Moore sees being a stranger as an advantage.
“We’re the people who don’t have prior assumptions about you, so, in that sense, it might be easier to talk to us, because you don’t have a relationship with us,” he said.
Chibbaro says that the peer-oriented nature of the Bridge makes it more accessible than CAPS. She describes the centers’ relationship as a “partnership.”
“For a lot of people, [we’re] the ones they feel comfortable calling, like their peers, for free services they don’t have to deal with any logistical type-planning things for,” she said. “But there are cases where we can’t help them and we recognize that.”
Heightened Stress,
Awareness Increase Visits
On average, the center conducts one counsel-either a phone call or a drop-in-each day. Recently, though, the center has had closer to two or three. The staff attributes this to the winter quarter weather, as well as midterm-induced stress.
“Our counsels definitely go up during peak emotional periods,” explains Evaldez.
The rise in counsels could also be due to increasing awareness about mental health on campus. According to Bridge counselors, after the apparent suicide of Mengyao “May” Zhou, students have begun to pay closer attention to the effects of the Stanford Duck Syndrome.

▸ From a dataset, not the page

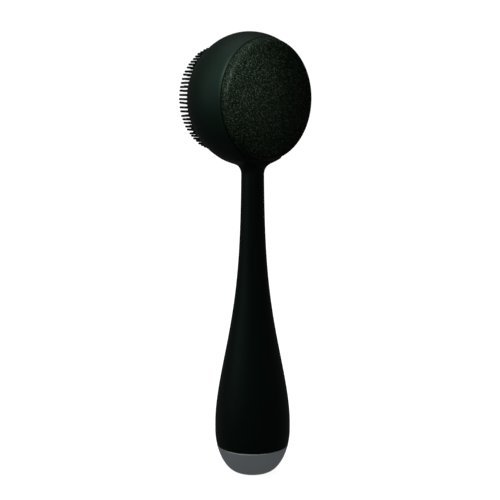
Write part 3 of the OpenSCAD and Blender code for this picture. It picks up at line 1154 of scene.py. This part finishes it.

Nikki Freeman, a freshman staffer at the Bridge, is already familiar with it: she says that she encounters it every day in her dorm, Naranja.
With a Bridge counselor sign on her door, her peers know they can approach her for help. Behind closed doors, they are open about their struggles, but outside, she says, they appear cheerful and carefree.
“People try and act like everything’s completely fine and under control, but you know, you know that they’re going through stuff,” Freeman says.
She wants Stanford students to know that the Bridge is there to listen.
“People think that you can only come to the Bridge if you have something really serious to talk about-anything else you should be able to deal with on your own. But you don’t have to deal with that on your own. That’s what we’re here for-really, you can talk about anything.”